I have one. A broken heart....well, technically it has been repaired, literally, technically. How? You ponder. Well, it's not magic, however, but by the grace of God and some really good doctors, it has been fixed. Three times. You'd think they would have done all the repair work once, the first time. However, such is the nature of a congenital heart defect, the one they call "Tetrology of Fallot". So, this is the beginning, the true beginning of my journey through life, literally and metaphorically. I was born a 'blue baby' in 1965. My parents were young, 19 and 21. I don't think at any age you are prepared to hear that your baby is broken when she arrives. It's not like you can send her back and get a refund. Or, send her back and ask for a replacement.
As I weave my way through this story, I will probably lose my way occasionally as I also tell the story of my family. Ultimately, it is our story. All parts, good, bad and ugly, but, I hope, ultimately beautiful. In the metaphorical sense, I believe that we can break our own hearts, merely by ignoring love, or maybe avoiding it or being denied it. I feel that I have had two kinds of broken heart all of my life. One we fix with surgery, the other, we fix with love. I will be digging deep to tell this story and know myself well enough that I will likely stray from the path, in order to avoid painful parts, but, I promise it is my intention to get the 'heart' of my destiny. (I know, such tacky cliches', but, I can't help it, I LOVE THEM). Not only will I be traversing my own pain for this story, but, I will need to get my family to discuss what they felt and how they managed.
Looking back to when I was a child I don't have a ton of memories about my illness. I have some memories, but, I cannot be sure they are my memories or are memories of stories about what we all went through. Like, for instance, there is a box full of hand made get well cards from my kindergarten class, that I still lug around with me from home to home, from kids I do not remember, even the slightest bit. Also, in the box, birthday cards for my mother, as my 1st open heart surgery was just a few days before her 24th birthday. I don't have a direct memory of this, but a story told to me by my grandmother, about my dad tying a big red bow around my chest, making the 'fixed up heart' her birthday gift.
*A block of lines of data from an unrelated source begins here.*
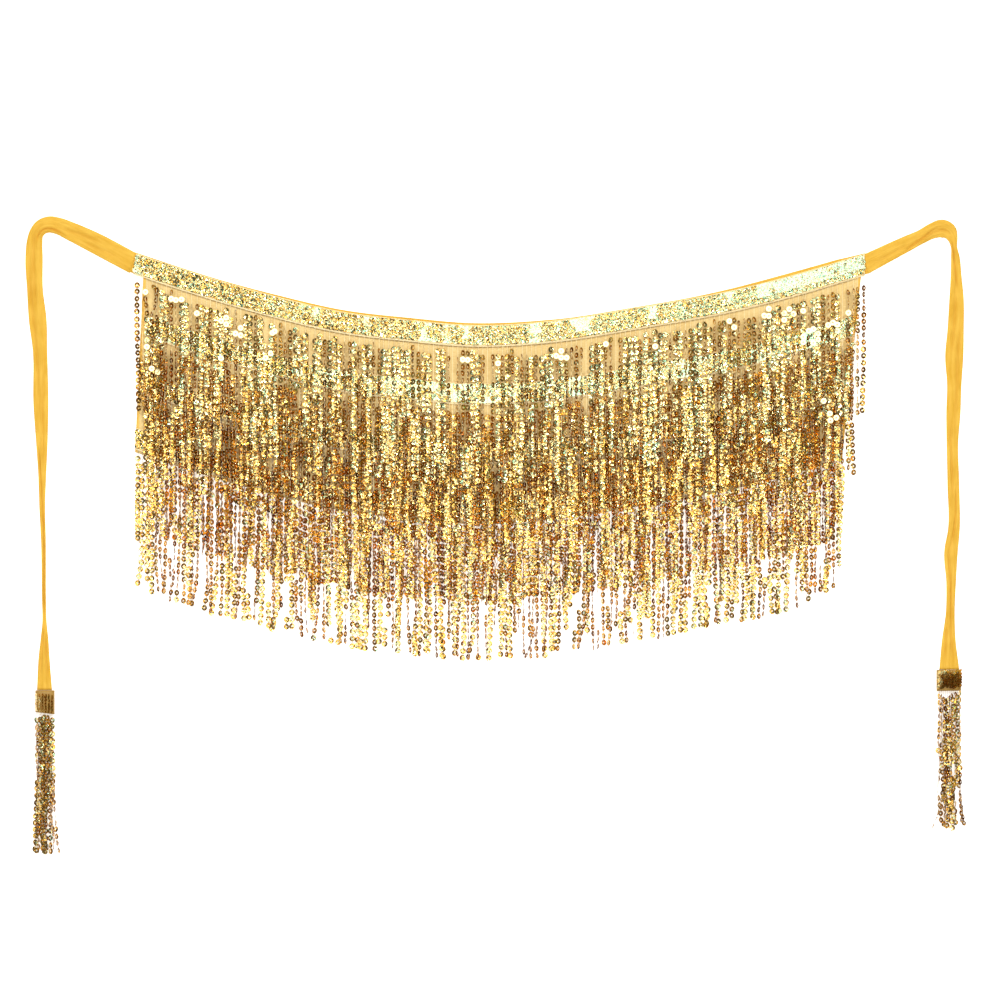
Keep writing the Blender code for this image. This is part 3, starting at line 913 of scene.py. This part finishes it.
def sew_waist_strip(material):
    """The cloth under the first band: the band's run, swept by an almost flat section.

    The upper side is soft at its edges, and small gathers ripple its top edge by the thread.
    """
    x = np.linspace(SEAM_LEFT, SEAM_RIGHT, 321)
    part = np.array([0.0, 0.04, 0.12, 0.3, 0.5, 0.7, 0.86, 0.94, 0.98, 1.0])[:, None]
    low, high = strip_edges(x)
    px, py = waist_point(x, low + (high - low) * part)
    ripple = 0.00022 * np.sin(x * TURN / 0.0117) * np.sin(x * TURN / 0.083 + 0.6)
    level = CLOTH_STRIP_THICK * rounded(part, 0.45) + ripple * part**2
    piece = build_slab("waist_strip_cloth", px, py, level, 0.0, material)
    finish_piece(piece, "waist_strip")


def distance_to_line(x, y, x0, y0, x1, y1):
    """The distance from each point to a line between two ends, and the share along the line."""
    run = (x1 - x0) ** 2 + (y1 - y0) ** 2
    part = np.clip(((x - x0) * (x1 - x0) + (y - y0) * (y1 - y0)) / run, 0, 1)
    return np.hypot(x - x0 - part * (x1 - x0), y - y0 - part * (y1 - y0)), part


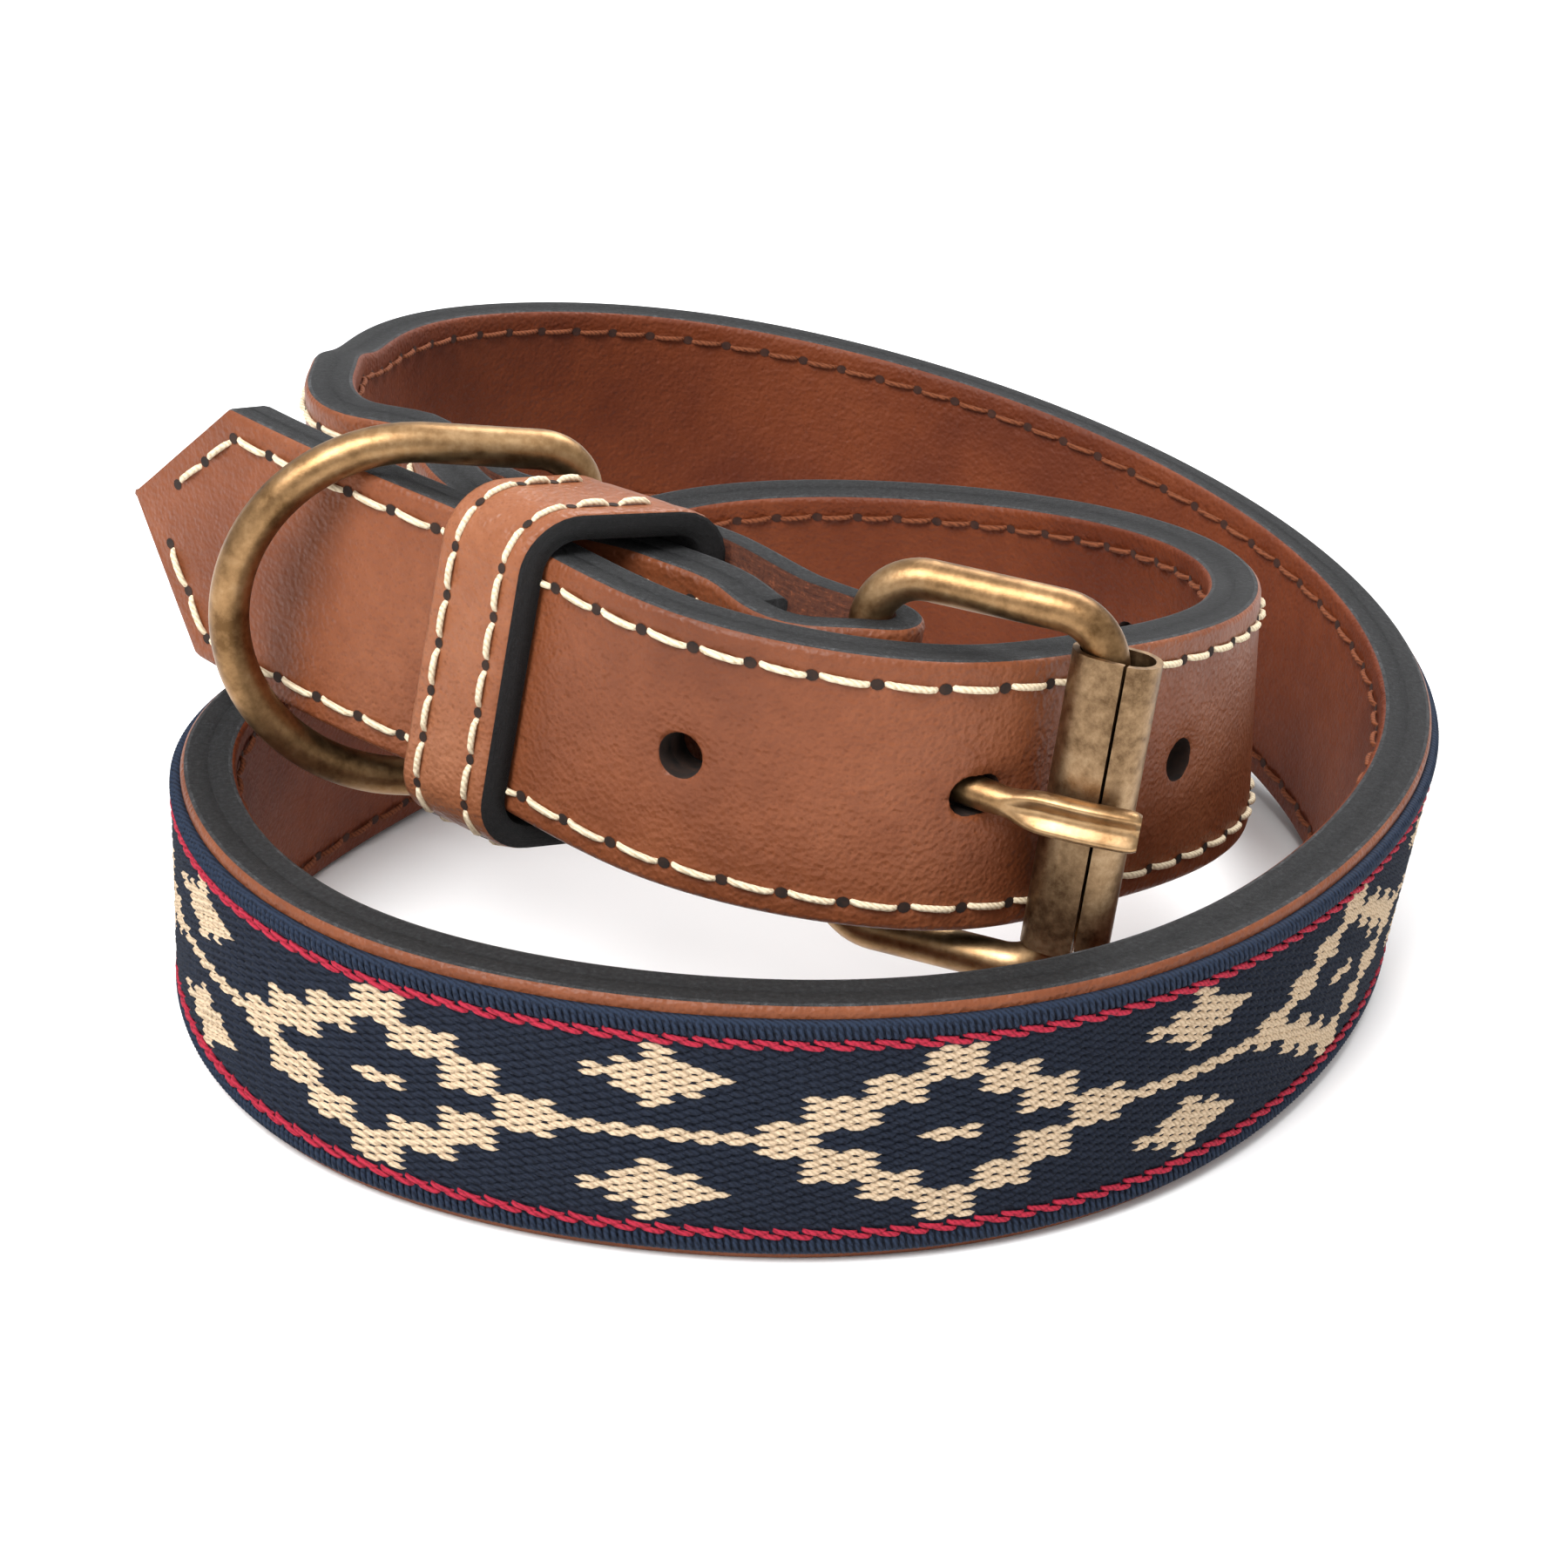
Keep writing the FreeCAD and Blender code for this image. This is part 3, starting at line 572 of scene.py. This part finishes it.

See, origins of some of my memories and or emotions may be skewed by the handing down of the story.
I do remember, very vividly laying on the operating table, drifting in and out of awareness as they prepped me. I would dose off, they had me somewhat sedated before they actually put me to sleep, and I remember becoming alert off and on and when I did, it seemed like I was strapped to the operating table in a vertical position and if I could concentrate, the table seemed to lower itself to a horizontal position. I know that this was only an affect of the sedation, now, as an adult who has been through the same surgery two more times, but, back then, it was scary and alarming. I also remember how huge the overhead lights seemed to be and how close they felt to me as I was laying there trying to stay alert. I remember the oxygen mask they put on my face and then the lights went out.......I try to remember stuff from back then, but, honestly I think my memories are tainted by the stories my family tells.
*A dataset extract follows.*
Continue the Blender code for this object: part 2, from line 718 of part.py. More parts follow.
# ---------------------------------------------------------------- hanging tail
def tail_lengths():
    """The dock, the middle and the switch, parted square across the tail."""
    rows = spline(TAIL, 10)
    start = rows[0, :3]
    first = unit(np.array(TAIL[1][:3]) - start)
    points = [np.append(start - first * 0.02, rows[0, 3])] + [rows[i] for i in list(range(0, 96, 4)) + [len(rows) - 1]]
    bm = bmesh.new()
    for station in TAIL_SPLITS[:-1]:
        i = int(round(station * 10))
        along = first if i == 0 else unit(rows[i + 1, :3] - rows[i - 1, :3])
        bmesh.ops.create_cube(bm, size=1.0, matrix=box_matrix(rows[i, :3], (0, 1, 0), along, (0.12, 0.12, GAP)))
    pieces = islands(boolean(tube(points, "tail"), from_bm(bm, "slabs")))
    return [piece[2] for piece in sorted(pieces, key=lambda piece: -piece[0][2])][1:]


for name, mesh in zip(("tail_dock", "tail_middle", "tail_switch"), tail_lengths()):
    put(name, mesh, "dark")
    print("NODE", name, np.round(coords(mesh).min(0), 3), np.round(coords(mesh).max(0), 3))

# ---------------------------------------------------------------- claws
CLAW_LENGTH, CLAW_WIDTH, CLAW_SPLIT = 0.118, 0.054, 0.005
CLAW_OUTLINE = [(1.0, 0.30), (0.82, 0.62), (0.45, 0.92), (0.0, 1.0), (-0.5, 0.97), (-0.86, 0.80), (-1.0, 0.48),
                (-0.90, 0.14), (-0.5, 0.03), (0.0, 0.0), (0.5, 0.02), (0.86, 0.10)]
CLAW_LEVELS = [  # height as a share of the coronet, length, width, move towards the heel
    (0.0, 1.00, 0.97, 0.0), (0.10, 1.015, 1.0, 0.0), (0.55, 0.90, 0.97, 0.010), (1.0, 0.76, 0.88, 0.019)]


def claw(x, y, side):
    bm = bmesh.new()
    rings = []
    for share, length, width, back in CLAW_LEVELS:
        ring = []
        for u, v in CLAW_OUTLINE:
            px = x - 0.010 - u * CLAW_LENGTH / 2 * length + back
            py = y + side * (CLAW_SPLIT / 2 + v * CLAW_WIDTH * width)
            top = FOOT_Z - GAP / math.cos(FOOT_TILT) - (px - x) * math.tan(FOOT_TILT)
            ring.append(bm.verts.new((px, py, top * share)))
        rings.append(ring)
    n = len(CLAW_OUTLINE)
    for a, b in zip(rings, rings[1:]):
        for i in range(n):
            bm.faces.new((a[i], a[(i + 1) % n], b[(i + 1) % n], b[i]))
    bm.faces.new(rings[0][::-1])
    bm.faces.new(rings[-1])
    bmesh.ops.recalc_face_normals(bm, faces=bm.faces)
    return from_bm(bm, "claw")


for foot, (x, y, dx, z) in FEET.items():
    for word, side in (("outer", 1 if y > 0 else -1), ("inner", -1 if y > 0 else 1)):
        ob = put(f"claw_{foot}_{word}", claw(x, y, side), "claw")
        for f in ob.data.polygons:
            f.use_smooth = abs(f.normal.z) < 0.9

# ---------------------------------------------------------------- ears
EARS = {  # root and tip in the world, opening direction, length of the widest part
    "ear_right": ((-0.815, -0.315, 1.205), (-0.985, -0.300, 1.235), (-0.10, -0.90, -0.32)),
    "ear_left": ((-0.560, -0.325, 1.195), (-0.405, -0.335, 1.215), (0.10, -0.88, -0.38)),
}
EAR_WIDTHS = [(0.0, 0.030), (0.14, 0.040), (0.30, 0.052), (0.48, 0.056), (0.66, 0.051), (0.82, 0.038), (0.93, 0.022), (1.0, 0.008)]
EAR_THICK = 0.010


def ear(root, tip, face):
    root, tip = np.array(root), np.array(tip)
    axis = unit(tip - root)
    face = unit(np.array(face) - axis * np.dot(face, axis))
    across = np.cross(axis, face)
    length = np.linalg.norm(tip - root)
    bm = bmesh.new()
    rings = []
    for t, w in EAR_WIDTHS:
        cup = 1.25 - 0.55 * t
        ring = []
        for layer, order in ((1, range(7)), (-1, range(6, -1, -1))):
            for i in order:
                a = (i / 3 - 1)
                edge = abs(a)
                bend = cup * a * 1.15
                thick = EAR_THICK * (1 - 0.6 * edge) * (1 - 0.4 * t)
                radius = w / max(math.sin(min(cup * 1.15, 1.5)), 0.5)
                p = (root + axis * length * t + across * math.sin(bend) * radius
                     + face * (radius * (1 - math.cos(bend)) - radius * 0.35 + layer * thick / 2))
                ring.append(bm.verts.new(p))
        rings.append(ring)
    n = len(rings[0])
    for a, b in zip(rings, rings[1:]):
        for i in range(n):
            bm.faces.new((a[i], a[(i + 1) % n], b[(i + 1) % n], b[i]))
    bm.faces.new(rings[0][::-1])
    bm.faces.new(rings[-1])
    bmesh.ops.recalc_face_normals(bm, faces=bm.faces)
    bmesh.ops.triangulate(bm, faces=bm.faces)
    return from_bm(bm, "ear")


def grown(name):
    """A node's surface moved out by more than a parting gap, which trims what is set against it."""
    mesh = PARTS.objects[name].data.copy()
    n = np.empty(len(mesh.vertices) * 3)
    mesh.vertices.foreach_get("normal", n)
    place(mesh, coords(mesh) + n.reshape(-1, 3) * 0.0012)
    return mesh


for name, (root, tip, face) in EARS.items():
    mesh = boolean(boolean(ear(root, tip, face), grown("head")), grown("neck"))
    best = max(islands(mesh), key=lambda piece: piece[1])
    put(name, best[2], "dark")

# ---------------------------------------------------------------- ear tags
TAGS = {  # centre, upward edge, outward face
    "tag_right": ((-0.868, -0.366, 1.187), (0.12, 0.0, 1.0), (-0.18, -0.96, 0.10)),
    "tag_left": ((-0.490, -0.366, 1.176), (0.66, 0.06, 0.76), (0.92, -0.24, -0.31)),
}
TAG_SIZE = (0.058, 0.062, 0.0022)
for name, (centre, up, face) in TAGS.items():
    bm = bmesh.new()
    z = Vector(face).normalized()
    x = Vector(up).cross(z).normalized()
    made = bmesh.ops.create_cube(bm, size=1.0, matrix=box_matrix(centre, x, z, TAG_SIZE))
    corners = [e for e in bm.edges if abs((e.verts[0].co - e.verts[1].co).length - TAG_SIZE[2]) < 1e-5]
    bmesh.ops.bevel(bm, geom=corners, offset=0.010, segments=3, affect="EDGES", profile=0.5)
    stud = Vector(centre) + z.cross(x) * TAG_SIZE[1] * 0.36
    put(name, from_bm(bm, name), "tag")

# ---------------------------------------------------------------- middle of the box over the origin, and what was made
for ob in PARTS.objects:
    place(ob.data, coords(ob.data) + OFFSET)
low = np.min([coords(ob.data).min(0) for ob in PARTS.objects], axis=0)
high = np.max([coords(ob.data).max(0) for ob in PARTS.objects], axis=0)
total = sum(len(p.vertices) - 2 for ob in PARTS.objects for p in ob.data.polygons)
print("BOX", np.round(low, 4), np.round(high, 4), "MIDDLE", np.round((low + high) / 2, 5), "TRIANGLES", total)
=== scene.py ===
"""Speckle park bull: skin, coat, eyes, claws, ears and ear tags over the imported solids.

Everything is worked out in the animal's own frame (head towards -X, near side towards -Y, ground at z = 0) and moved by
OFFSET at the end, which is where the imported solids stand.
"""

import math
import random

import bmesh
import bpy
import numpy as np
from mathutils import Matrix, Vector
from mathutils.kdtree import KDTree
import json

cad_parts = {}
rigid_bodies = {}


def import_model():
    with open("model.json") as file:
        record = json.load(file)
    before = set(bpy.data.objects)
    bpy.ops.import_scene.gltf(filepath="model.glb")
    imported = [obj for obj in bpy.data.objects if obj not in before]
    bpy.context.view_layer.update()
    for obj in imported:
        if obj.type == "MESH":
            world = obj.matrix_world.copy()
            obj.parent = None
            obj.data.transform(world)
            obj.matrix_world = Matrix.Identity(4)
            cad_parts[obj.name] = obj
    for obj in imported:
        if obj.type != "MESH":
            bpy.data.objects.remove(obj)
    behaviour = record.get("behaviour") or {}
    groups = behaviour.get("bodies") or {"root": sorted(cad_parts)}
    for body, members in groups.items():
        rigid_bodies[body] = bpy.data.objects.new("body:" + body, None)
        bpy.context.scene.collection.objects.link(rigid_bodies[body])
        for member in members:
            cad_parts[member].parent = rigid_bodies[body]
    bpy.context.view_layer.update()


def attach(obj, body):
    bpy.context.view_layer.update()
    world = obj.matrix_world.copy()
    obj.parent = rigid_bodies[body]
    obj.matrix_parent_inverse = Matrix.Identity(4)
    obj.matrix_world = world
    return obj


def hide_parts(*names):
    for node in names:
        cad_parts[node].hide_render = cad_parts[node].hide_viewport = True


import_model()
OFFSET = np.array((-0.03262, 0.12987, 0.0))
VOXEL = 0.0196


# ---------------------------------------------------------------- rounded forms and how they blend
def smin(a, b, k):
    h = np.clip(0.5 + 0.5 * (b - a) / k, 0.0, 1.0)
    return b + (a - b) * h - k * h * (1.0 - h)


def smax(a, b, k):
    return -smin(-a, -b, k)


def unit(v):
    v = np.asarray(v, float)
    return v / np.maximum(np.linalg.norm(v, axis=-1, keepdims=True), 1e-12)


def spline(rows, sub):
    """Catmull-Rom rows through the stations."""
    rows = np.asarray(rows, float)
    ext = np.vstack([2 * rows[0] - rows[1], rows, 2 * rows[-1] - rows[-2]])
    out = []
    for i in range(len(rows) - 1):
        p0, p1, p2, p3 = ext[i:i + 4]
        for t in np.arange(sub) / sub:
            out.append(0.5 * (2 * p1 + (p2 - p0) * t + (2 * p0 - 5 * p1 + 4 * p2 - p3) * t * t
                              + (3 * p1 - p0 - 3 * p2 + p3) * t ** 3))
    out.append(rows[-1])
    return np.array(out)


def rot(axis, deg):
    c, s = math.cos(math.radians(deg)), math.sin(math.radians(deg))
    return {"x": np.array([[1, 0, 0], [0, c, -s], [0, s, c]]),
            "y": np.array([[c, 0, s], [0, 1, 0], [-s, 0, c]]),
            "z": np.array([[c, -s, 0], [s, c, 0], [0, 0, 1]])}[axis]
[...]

In the magical memory box there is a scrapbook with get well cards from family and friends and photos of me in the hospital. Even after I look at the photos I don't remember what was going on when the photo was taken. Mom J used to tell a story about a fancy pink nightgown that completely boosted my spirits and there is a photo of me in that gown. I do not remember wearing that gown in the hospital, but, I do remember the gown afterward and it being around for many years after the surgery. Pink chiffon over pink polyester, with ruffles. I remember stories about the nurses paying a bank I had sitting on the table next to my bed a quarter to take blood from me. I remember a story about taking out my own stitches with plastic, round nosed, kid scissors. I apparently did this in the night, before I was to have them taken out by the doctor, the next morning.
I think I was probably pretty scared through most of the first surgery ordeal. What I do remember is being worried about everyone else. What I know, is that we've all been shaped by my broken heart, we've all suffered some emotional trauma, some of us have come out the other side stronger, others, not so much. I carry that with me, even though intellectually I know that I did not control how things unfolded, my soul, my heart, they carry these truths with me.
Okay, we're getting there, some pain. At the ripe old age of 5 I already believed that what we all went through was my 'fault'. How does a 5 year old reconcile that? You begin to clean up what you think is a mess you created. Not having the wherewith all to disseminate between 'fault' and circumstance, a child of 5 begins her life as a 'care-taker'. Only to become a life long co-dependant. (This is a label I judge, because it is what I am, whether I like it or not). Fortunately, I can have my heart fixed with a little surgery, yet, I cannot find the person who can surgically remove my life long affliction of co-dependency. There are many other elements that go along with this observation, which I hope to uncover as I stumble along. But, I think I am done for tonight.